### Problem description
Read the records below and copy each line that contains "named".

### Data shown
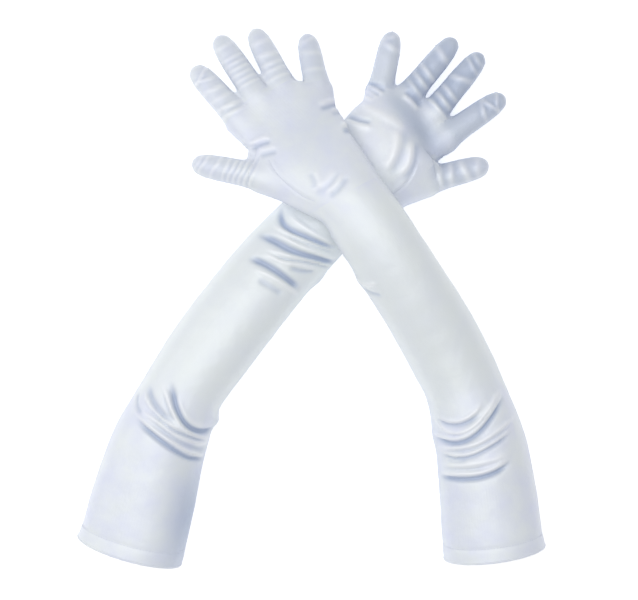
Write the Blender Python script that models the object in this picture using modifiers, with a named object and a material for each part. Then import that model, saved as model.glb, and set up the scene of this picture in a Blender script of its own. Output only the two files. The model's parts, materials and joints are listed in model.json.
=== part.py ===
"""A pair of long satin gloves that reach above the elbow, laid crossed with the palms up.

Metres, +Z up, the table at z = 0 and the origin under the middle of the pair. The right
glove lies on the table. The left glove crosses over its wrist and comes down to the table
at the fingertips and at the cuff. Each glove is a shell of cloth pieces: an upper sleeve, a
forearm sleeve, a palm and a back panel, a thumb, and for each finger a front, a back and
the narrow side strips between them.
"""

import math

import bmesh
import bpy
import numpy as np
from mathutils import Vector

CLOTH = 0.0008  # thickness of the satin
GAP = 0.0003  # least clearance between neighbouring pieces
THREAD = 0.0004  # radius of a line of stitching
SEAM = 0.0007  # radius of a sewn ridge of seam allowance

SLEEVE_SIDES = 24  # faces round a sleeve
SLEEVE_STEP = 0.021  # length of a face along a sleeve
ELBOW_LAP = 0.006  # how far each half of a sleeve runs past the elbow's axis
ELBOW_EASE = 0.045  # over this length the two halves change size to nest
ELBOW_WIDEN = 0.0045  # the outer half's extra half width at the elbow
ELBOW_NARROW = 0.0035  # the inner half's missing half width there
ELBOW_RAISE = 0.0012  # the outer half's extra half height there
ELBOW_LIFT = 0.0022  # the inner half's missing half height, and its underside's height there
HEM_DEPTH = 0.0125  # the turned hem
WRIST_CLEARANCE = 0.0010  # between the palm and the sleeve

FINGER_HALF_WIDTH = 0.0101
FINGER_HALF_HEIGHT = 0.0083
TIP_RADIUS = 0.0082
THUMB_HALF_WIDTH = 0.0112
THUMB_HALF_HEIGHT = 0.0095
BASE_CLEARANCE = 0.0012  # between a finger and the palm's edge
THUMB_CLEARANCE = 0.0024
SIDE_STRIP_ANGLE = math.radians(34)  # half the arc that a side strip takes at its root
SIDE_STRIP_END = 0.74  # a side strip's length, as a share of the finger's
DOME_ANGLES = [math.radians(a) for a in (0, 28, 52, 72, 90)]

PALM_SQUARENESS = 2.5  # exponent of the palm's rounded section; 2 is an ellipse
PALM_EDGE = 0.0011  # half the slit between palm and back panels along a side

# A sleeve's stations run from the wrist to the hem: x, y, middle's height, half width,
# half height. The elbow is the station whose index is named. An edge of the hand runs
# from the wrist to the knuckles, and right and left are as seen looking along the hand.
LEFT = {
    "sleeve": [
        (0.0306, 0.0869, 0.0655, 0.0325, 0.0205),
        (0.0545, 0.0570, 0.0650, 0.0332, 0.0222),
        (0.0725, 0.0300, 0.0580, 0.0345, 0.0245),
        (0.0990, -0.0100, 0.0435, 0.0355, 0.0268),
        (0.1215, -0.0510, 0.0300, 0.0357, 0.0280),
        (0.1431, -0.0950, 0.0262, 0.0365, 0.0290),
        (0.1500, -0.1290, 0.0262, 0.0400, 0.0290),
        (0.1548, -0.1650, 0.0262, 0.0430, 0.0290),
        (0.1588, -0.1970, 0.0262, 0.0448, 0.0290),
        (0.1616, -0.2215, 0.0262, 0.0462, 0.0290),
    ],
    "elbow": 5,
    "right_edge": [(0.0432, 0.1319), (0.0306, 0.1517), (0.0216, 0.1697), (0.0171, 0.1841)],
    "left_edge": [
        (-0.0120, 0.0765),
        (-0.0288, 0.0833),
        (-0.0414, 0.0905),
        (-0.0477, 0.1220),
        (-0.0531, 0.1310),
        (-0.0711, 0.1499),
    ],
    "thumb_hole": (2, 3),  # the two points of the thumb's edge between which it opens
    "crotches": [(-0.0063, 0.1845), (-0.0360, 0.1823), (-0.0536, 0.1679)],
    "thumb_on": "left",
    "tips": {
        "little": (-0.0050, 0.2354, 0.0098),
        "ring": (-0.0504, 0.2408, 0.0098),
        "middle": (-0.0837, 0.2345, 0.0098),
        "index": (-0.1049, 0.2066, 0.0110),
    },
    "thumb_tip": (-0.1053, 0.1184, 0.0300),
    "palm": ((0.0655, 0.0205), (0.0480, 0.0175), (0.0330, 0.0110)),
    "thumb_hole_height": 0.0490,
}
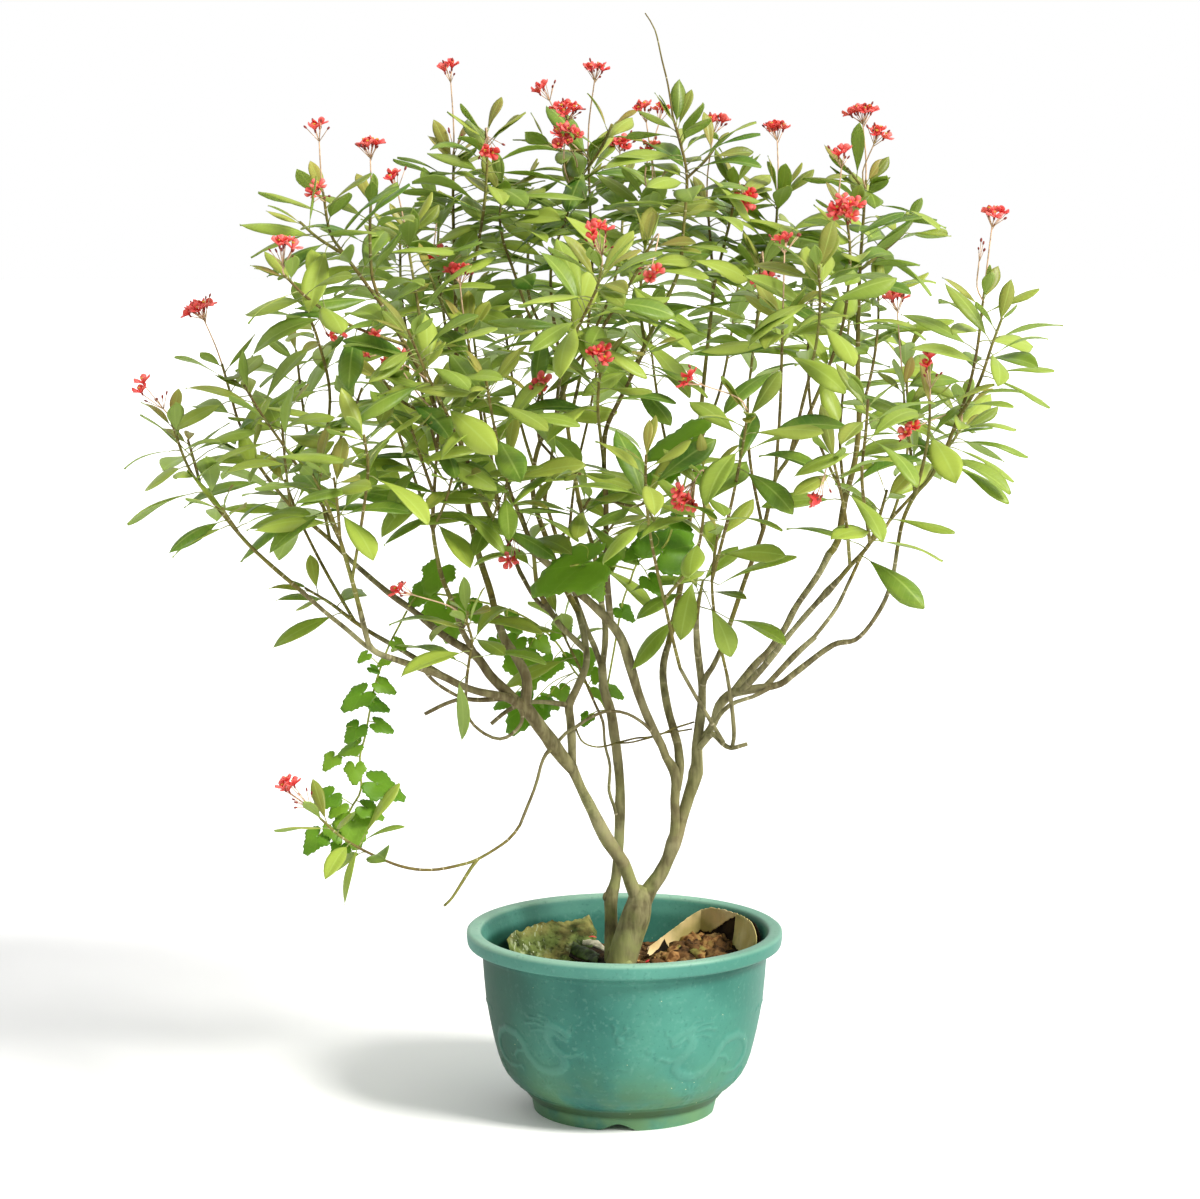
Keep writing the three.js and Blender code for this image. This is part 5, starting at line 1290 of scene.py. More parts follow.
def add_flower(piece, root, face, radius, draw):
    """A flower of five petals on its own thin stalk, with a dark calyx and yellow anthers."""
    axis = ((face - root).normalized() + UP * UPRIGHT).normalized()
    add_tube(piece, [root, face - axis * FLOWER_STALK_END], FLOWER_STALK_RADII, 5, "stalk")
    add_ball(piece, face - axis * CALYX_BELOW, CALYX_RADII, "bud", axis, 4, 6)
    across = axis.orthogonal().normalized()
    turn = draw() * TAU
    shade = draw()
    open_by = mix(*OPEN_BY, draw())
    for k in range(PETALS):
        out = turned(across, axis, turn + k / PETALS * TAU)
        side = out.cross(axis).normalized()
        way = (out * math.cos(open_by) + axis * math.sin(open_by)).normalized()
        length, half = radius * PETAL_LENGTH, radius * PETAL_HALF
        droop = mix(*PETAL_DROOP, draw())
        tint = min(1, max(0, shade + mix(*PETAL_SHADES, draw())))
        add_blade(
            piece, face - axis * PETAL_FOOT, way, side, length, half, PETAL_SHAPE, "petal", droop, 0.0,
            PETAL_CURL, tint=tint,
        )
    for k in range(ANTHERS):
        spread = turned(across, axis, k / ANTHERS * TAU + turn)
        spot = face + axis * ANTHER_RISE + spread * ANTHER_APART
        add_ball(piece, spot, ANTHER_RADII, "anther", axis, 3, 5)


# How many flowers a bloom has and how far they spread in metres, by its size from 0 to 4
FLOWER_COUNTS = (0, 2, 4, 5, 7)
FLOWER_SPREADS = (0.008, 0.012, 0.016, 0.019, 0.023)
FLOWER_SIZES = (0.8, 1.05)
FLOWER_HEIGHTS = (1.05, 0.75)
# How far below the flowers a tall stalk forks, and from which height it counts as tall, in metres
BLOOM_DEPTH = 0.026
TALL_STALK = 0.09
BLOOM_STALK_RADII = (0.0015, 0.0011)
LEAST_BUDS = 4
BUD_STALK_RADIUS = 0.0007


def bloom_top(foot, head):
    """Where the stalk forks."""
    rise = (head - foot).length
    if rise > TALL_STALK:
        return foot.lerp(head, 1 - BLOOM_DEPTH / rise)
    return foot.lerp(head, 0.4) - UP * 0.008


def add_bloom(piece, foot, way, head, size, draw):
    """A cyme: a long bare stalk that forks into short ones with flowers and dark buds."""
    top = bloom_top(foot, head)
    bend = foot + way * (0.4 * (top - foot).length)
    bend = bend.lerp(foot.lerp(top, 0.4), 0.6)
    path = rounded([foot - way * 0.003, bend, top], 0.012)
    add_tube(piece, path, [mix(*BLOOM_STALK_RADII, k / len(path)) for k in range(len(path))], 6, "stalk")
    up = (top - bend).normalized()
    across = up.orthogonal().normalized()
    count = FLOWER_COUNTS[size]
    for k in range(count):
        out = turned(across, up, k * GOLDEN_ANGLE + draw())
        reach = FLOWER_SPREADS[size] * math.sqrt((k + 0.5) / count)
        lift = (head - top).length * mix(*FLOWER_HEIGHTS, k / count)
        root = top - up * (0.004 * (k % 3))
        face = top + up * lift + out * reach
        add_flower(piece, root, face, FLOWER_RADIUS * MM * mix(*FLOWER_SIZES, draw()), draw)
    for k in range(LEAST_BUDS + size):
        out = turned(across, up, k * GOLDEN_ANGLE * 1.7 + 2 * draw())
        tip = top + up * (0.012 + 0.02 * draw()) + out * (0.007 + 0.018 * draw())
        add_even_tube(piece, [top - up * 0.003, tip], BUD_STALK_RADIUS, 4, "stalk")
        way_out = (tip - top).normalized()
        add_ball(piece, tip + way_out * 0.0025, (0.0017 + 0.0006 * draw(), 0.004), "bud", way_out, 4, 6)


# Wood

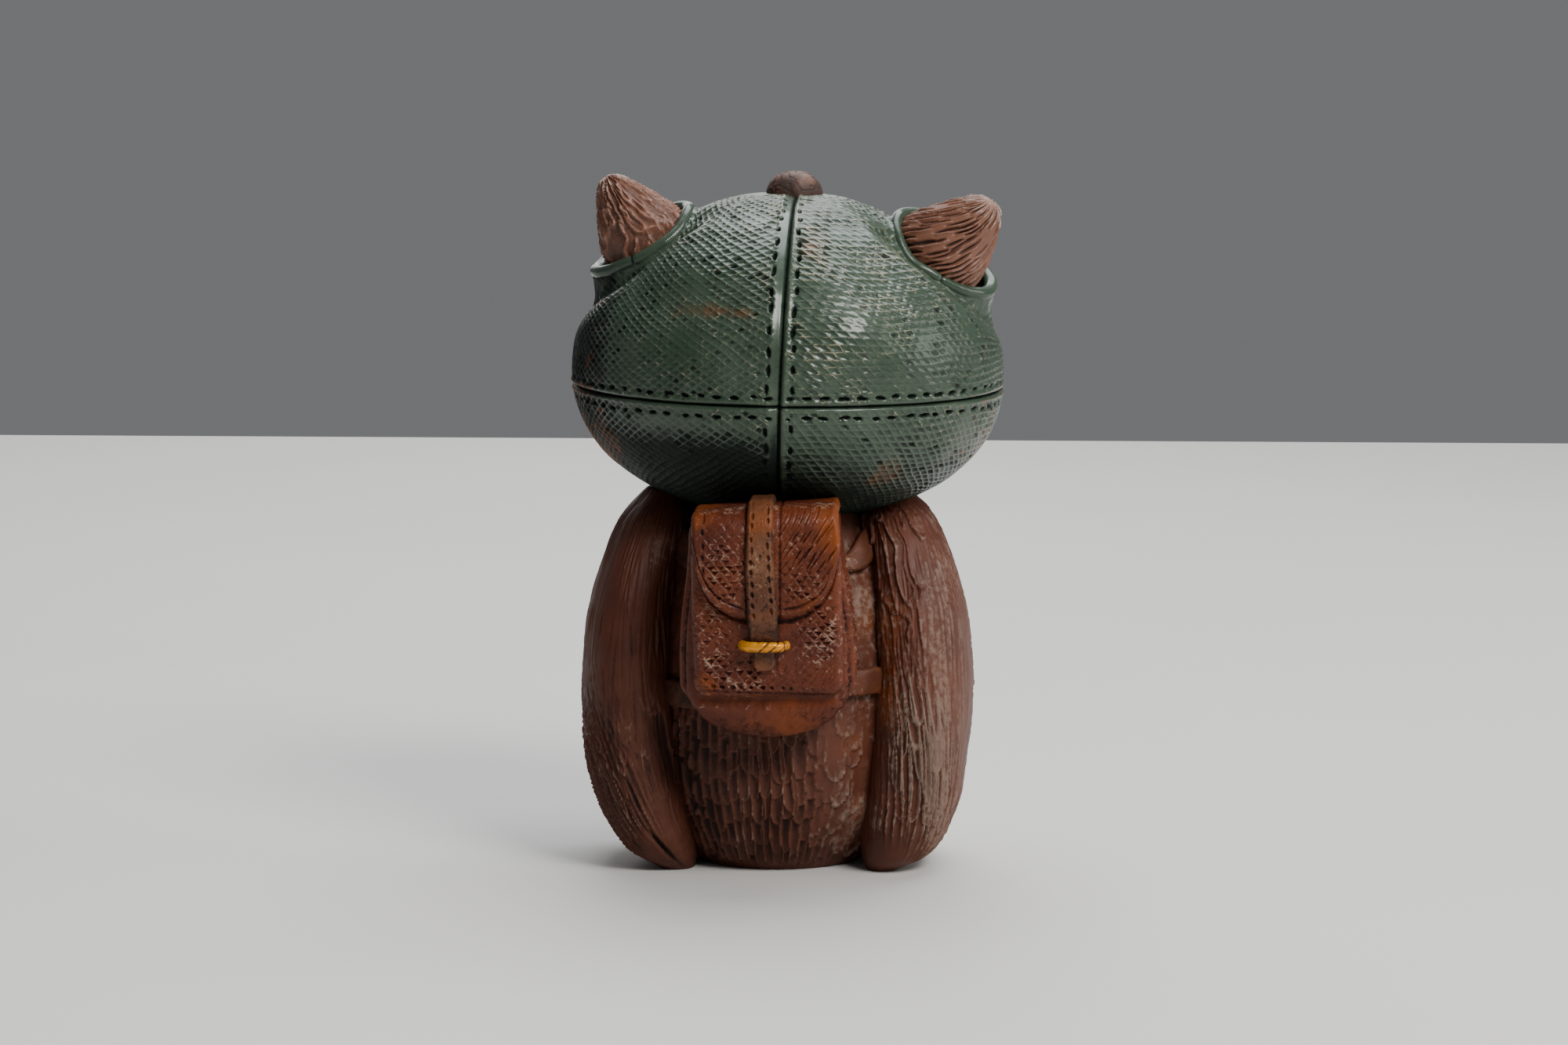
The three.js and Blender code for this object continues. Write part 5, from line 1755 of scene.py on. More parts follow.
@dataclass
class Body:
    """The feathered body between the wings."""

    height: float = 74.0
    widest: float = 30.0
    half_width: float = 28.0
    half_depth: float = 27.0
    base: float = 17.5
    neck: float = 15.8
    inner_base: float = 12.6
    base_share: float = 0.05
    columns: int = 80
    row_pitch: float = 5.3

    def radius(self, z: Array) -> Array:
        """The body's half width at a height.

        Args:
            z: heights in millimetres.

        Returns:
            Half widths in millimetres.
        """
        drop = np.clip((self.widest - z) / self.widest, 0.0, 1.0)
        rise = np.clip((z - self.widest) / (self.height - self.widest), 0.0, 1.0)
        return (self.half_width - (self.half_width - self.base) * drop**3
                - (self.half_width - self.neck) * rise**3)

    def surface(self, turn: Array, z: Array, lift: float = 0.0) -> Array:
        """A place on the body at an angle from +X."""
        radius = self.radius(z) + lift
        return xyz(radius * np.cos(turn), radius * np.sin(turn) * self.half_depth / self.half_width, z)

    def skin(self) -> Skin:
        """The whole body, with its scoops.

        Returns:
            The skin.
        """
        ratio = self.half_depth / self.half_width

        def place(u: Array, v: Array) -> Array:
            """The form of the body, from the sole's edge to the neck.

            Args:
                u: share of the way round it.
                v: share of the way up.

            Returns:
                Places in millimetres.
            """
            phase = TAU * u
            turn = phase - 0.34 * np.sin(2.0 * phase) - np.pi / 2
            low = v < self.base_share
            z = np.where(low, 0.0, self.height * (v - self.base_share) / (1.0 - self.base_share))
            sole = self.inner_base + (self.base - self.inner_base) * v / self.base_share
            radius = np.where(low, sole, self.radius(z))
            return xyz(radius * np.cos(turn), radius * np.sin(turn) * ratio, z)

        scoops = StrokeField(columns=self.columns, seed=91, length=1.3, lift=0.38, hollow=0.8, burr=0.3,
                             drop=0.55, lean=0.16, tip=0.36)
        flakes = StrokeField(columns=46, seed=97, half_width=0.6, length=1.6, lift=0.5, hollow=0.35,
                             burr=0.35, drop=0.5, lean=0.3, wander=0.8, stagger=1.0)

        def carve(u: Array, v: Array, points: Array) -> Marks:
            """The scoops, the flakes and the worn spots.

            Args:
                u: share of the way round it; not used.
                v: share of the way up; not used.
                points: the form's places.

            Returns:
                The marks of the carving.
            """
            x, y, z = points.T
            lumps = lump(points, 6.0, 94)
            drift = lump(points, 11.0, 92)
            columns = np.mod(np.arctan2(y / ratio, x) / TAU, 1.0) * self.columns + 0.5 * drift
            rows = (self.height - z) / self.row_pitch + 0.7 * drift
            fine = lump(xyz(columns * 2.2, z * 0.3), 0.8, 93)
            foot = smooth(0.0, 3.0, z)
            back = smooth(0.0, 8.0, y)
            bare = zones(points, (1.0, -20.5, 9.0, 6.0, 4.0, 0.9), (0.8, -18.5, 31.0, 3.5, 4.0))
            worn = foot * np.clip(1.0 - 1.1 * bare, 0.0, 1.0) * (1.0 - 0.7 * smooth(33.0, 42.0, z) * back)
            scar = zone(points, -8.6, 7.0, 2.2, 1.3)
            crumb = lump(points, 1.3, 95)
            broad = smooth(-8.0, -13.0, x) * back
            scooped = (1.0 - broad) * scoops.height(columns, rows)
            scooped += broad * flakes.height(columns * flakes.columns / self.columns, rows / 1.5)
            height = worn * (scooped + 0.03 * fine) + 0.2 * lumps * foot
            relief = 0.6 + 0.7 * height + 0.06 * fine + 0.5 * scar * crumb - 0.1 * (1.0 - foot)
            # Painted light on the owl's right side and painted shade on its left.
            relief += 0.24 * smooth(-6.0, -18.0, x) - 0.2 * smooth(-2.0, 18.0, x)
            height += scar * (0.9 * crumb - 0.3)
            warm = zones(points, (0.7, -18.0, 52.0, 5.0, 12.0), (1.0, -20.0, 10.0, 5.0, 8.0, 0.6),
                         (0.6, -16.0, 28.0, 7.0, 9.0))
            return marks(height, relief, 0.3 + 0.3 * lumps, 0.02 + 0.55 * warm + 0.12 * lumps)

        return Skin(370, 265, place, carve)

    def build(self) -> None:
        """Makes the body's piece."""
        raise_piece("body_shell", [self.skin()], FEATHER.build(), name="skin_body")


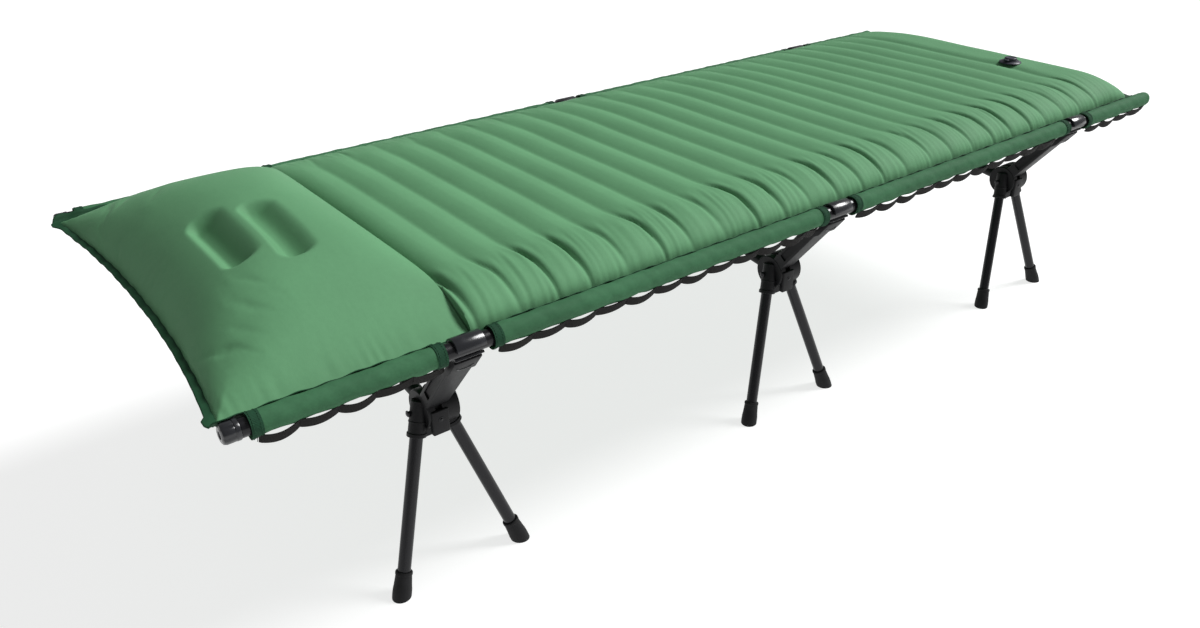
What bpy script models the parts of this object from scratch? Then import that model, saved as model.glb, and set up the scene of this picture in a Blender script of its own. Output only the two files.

### Result for this task
Write the Blender Python script that models the object in this picture using modifiers, with a named object and a material for each part. Then import that model, saved as model.glb, and set up the scene of this picture in a Blender script of its own. Output only the two files. The model's parts, materials and joints are listed in model.json.
# half height. The elbow is the station whose index is named. An edge of the hand runs